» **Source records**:
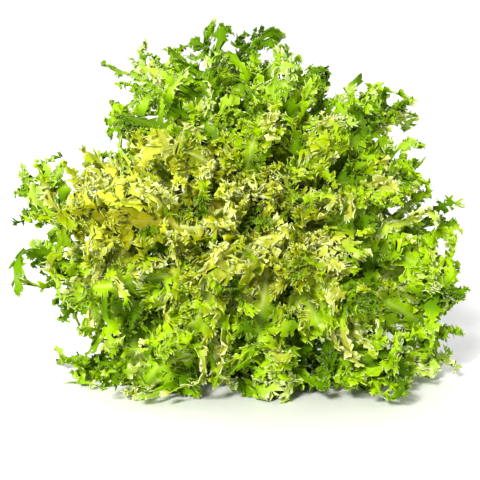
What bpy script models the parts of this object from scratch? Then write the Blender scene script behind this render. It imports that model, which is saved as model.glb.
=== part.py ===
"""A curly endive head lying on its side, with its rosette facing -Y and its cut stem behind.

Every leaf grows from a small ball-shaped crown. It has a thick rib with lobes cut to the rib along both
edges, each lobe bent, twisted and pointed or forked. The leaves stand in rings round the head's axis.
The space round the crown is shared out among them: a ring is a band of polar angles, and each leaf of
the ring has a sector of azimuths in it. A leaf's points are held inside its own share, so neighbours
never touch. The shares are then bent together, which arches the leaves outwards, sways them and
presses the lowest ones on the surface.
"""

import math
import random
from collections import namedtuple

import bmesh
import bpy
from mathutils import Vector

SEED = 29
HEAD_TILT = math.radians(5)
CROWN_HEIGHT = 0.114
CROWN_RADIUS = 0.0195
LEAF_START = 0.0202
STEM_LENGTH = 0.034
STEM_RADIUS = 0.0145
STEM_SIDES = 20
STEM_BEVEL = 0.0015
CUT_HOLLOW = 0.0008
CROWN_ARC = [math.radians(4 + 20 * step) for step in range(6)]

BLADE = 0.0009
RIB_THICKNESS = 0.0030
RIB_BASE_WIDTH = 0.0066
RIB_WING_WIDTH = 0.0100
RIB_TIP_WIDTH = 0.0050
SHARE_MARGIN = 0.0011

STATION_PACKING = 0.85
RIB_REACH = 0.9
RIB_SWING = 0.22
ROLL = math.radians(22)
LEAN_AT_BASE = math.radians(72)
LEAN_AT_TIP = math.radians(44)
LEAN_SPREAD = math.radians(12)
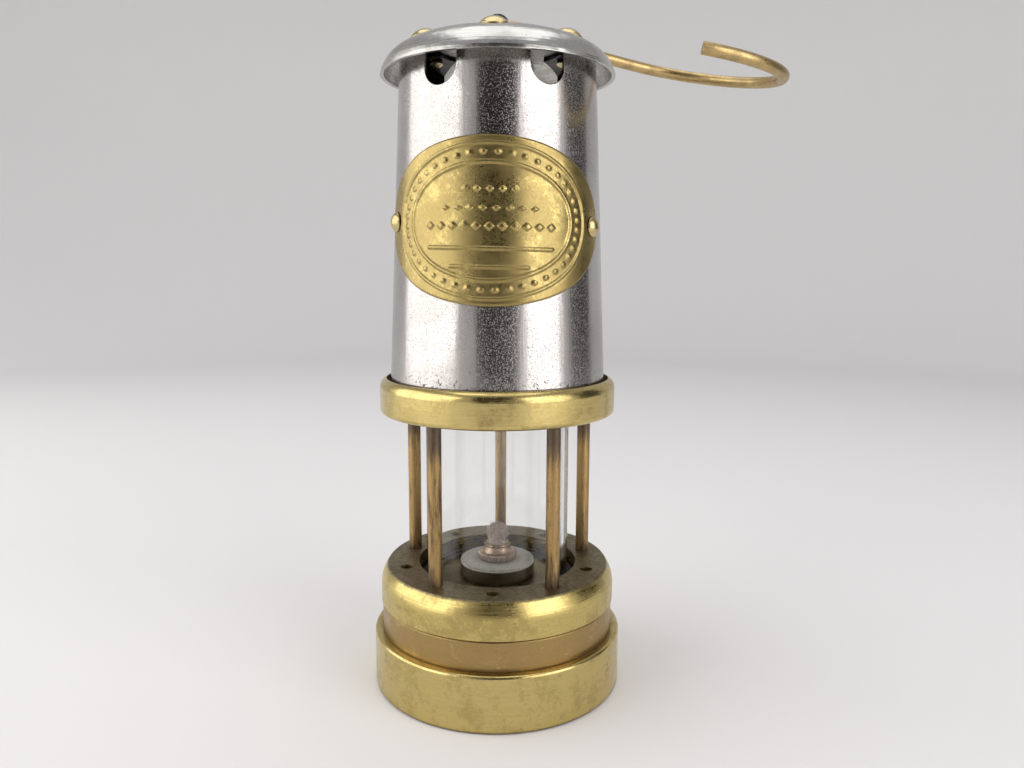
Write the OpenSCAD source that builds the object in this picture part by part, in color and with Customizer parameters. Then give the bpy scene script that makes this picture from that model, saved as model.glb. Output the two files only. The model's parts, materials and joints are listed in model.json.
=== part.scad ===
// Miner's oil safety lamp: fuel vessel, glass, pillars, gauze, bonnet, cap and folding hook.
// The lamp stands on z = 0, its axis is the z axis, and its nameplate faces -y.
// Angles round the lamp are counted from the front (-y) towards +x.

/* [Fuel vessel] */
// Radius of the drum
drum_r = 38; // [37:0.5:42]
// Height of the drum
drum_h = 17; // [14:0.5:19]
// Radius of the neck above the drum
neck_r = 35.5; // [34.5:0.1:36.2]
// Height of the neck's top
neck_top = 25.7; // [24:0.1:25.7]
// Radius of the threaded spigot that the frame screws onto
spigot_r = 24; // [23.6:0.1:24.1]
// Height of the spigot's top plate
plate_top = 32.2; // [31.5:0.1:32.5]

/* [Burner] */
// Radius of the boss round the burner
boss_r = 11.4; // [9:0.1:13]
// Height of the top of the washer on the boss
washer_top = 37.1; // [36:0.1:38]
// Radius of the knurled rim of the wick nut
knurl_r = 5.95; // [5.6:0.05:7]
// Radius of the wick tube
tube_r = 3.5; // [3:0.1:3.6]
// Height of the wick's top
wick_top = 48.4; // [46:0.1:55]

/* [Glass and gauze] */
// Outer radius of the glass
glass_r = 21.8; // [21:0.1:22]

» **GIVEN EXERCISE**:
The answer should consist of the lines from the first line of the entries through the line with "cut stem behind.", copied exactly.

» **RESULT FOR THIS EXERCISE**:
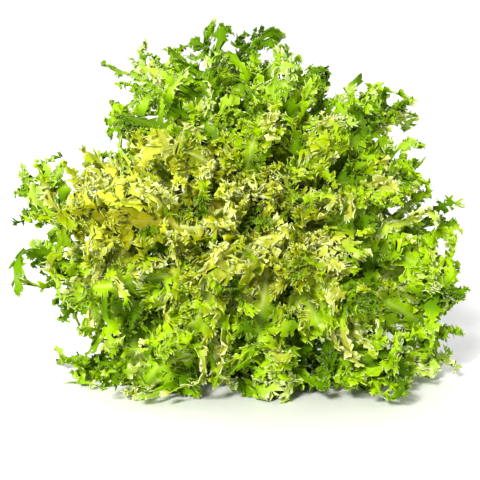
What bpy script models the parts of this object from scratch? Then write the Blender scene script behind this render. It imports that model, which is saved as model.glb.
=== part.py ===
"""A curly endive head lying on its side, with its rosette facing -Y and its cut stem behind.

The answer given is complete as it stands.